The chair has a mirrored back, that at first glance appears to be the face of Mona Lisa, but upon closer inspection actually consists of two women,
a man, an angel, as well as a skyline.
It is interesting to imagine that because Mona Lisa’s face came from the imagination of Leonardo DaVinci, Mona Lisa’s face may hold the clues to DaVinci’s thoughts at the time he painted her.
The background in The Mona Lisa’s chair is a study of the subconscious mind as face turns into forms and nothing is really what it seems at first.
As Jesus and his disciples drew near to Jerusalem, he sent two of the disciples with these instructions: "Go into the village straight ahead of you. Upon entering you will find an ass tied there, which no one has yet ridden. Untie it and lead it back" (Luke 19:30)
They led the animal back to Jesus and laying their cloaks on it helped him mount. Many people spread their cloaks on the road, while others spread reeds that they had cut in the fields. Those preceding him as well as those who followed cried out:
"Blessed is he who comes as king in the name of the Lord! Peace in heaven and glory in the highest!" (Luke 19:38)
In his vision of Palm Sunday, Octavio Ocampo captures the grandeur and glory of Christ' s entry into Jerusalem. In addition, Ocampo's artistic mastery enables us to see into the face of Christ, allowing us to experience the peace and vision that have humbled all those who would walk in his footsteps.
Christ's face is full of power and resolve, as he looks out at us through time and space. He knows each of us as no one else can, and reminds us of his eternal love as he enters Jerusalem and the most difficult part of his ministry.

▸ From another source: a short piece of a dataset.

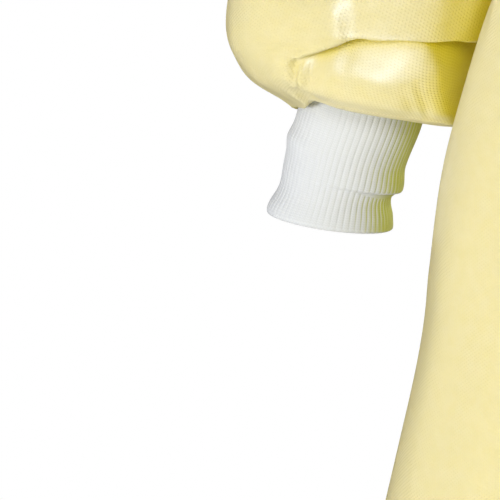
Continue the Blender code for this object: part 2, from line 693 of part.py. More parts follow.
def build_ribbon(name, side, path, count, hangs, finish, parts):
    """A flat tie along a table's path. A loop's width stands upright; one that hangs has its
    width level and keeps to the cloth behind it."""
    width_along = np.array([1.0, 0.0, 0.0] if hangs else [0.0, 0.0, 1.0])
    Numbered = namedtuple("Numbered", ("at", *Station._fields))
    rows = [Numbered(float(i), *row) for i, row in enumerate(path)]
    at = np.linspace(0, len(path) - 1, count)
    line = stack(side * smooth(rows, "side", at), smooth(rows, "out", at), smooth(rows, "up", at))
    line += knot_middle()
    if hangs:
        line[:, 1] = off_back(line[:, 0], line[:, 2]) + smooth(rows, "out", at)
    run = np.gradient(line, axis=0)
    run /= np.linalg.norm(run, axis=-1, keepdims=True)
    wide = width_along - (run @ width_along)[:, None] * run
    wide *= (BELT_WIDTH / 2 * smooth(rows, "narrow", at) / np.linalg.norm(wide, axis=-1))[:, None]
    face = np.cross(run, wide)
    face *= (BELT_WALL / 2 / np.linalg.norm(face, axis=-1))[:, None]
    corners = [(1, 1), (-1, 1), (-1, -1), (1, -1)]
    return sweep(name, [line + w * wide + f * face for w, f in corners], finish, parts)


def main():
    for obj in list(bpy.data.objects):
        bpy.data.objects.remove(obj)
    parts = bpy.data.collections.new("surgical_gown")
    bpy.context.scene.collection.children.link(parts)
    yellow = material("yellow_nonwoven", YELLOW)
    knit = material("white_rib_knit", KNIT_WHITE)
    front = np.linspace(-1, 1, FRONT_COLUMNS + 1)
    back = np.array(BACK_COLUMNS)
    build_panel("front_panel", front, 1, False, yellow, parts)
    build_panel("back_panel_right", -back[::-1], -1, False, yellow, parts)
    build_panel("back_panel_left", back, -1, True, yellow, parts)
    build_sleeve("sleeve_right", -1, RIGHT_TUCKS, yellow, parts)
    build_sleeve("sleeve_left", 1, LEFT_TUCKS, yellow, parts)
    build_cuff("cuff_right", -1, knit, parts)
    build_cuff("cuff_left", 1, knit, parts)
    build_binding("neck_binding", yellow, parts)
    build_fastening("neck_fastening", yellow, parts)
    build_belt("belt_right", -1, yellow, parts)
    build_belt("belt_left", 1, yellow, parts)
    build_knot("belt_knot", yellow, parts)
    build_ribbon("bow_loop_right", -1, LOOP_PATH, LOOP_STATIONS, False, yellow, parts)
    build_ribbon("bow_loop_left", 1, LOOP_PATH, LOOP_STATIONS, False, yellow, parts)
    build_ribbon("bow_tail_right", -1, RIGHT_TAIL_PATH, TAIL_STATIONS, True, yellow, parts)
    build_ribbon("bow_tail_left", 1, LEFT_TAIL_PATH, TAIL_STATIONS, True, yellow, parts)


main()
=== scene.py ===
# %% [markdown]
# # A worn surgical gown in thin nonwoven cloth
#
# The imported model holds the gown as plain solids: a front, two backs, two sleeves, two knitted
# cuffs, a bound neck and a tie belt. This lesson loads it as a fixed frame and makes each
# piece again as real cloth: a thin shell with creases, seams, stitches and a material that
# behaves like the real stuff. Everything is in metres; sizes in the tables are millimetres.

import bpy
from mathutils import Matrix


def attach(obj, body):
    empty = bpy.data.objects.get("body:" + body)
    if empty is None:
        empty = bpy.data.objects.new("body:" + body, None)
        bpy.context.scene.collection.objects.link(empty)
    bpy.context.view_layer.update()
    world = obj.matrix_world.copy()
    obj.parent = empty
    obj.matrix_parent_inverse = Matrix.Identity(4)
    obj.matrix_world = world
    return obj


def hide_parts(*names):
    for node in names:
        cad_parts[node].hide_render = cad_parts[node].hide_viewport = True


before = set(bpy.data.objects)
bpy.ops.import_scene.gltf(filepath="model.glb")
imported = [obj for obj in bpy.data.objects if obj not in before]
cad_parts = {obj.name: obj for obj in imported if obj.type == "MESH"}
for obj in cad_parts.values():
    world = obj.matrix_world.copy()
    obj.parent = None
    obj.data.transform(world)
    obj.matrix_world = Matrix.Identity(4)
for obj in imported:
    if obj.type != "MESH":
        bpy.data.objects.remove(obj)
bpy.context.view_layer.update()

import math
from collections import namedtuple

import bmesh
import bpy
import numpy as np
from mathutils import Vector, noise
from mathutils.bvhtree import BVHTree

MM = 0.001

# %% [markdown]
# ## Camera
#
# A close-up of a sleeve's end is taken with a long lens from some way off, so that the cloth
# isn't distorted. The lens follows from two sizes that are easy to think in: how far away the
# camera is, and how wide a strip of the gown it frames.

# %% The camera
LOOK_AT = Vector((-352.7, 50.0, -581.1)) * MM
VIEW_DISTANCE = 3.2  # m from the camera to the sleeve's end
VIEW_ELEVATION = 7  # degrees above it
FRAME_WIDTH = 0.230  # m of the gown from one side of the frame to the other
SENSOR = 36.0  # mm


def place(obj, position, look_at):
    """Links an object to the scene and turns it to look at a point."""
    bpy.context.scene.collection.objects.link(obj)
    obj.location = position
    obj.rotation_euler = (look_at - obj.location).to_track_quat("-Z", "Y").to_euler()
    return obj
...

Many years ago in the town of Nazareth a young woman called Mary was praying. An angel named Gabriel appeared to Mary. "Fear not, Mary, for God has favored you. You will bear a son and call him Jesus. He will be great. His Kingdom will never end." An angel also visited Mary's fiance', Joseph, while he was dreaming. The angel told Joseph the news and asked him to look after Mary and the special baby. Mary and Joseph were soon married and they shared a great feast with their family and friends. Joseph was a carpenter and he made lots of wooden toys for the baby. Mary sewed swaddling clothes and blankets for the baby.
Soon it was time for the baby to be born, but Jesus was not going to be born at home. A Roman emperor ordered that people must return to their hometown in order to pay their taxes. Joseph came from Bethlehem, which was around seventy miles from Nazareth. Joseph and Mary had to travel to Bethlehem even though the baby was nearly due. Mary packed the things for their journey. They set off for Bethlehem. Mary was able to ride on a donkey. After several days Mary and Joseph reached Bethlehem. The streets were crowded, as many people had come to pay their taxes. All the inns were full. "No room at the inn!" said the innkeepers. Mary was very tired. A kind innkeeper took pity on Mary and Joseph and showed them to his stable. "You can sleep here if you wish. My animals will help keep you warm." Mary and Joseph prepared a place to rest in the stable. They filled a manger with straw to make a crib ready for baby Jesus.
During the night the baby was born. At this time, on a hill outside the town, some shepherds were sat guarding their sheep. They heard singing. Then the angel Gabriel appeared. The shepherds were frightened. "Fear not," said the angel "for I bring you tidings of great joy. Jesus our Savior is born this very night in Bethlehem." The shepherds were thrilled by the good news. They left their sheep and went into Bethlehem to find the baby. They were guided to the stable by a bright light in the sky. When the shepherds found baby Jesus they knelt down before him in wonder. Many miles away in the East, three wise men saw a shining star. They knew the star was a special sign and they set off to follow it. Caspar, Melchior and Balthazar followed the star for many days. The star led them to Bethlehem. The wise men found Mary and Joseph and the baby Jesus. They knelt in worship and brought gifts of gold, frankincense and myrrh. When the people of Bethlehem saw this they also knelt in worship. The people were filled with joy now that Jesus their Savior was born.
Since that special day, Christians all over the world remember the birthday of Jesus. This special day is known as Christmas. At this happy time of year people give thanks to God. Carols are sung in Church. Christmas greetings and gifts are sent to family and friends. Houses are decorated with bright colored lights and sometimes these are hung on an evergreen tree. Families enjoy sharing a celebration dinner together.
The General's Family
Using his powers of illusion, Octavio Ocampo uses the General’s Family to illustrate that not
all things in life are solid and unremarkable. His father, wife,
and dog that all come from peasant
stock belie the regal and distinguished form of the General we glimpsed from afar.
Please take careful note of the unusual architecture of the wall leading to the general’s house
Madonna Rocaille by Octavio Ocampo depicts the creation of humanity’s
myths, legends, and the root of its reason.
We stand in the house of Man, looking through the gateway into the divine.
In the gate’s center stands the fountain of the water of life. Atop the fountain
sits the Muse, who brings her magic to the great thinkers of the world.
Like Prometheus stealing the fire from the gods and giving it to man the Muse takes the water of life from the divine and lets it flow into the house of man.
As the water of life touches Man’s world, it creates all the myths and legends (bottom of the piece) which are the foundations of our reason.
Cupids watch from the top of the gate, symbolic of the divine love that keeps it open and our imagination alive.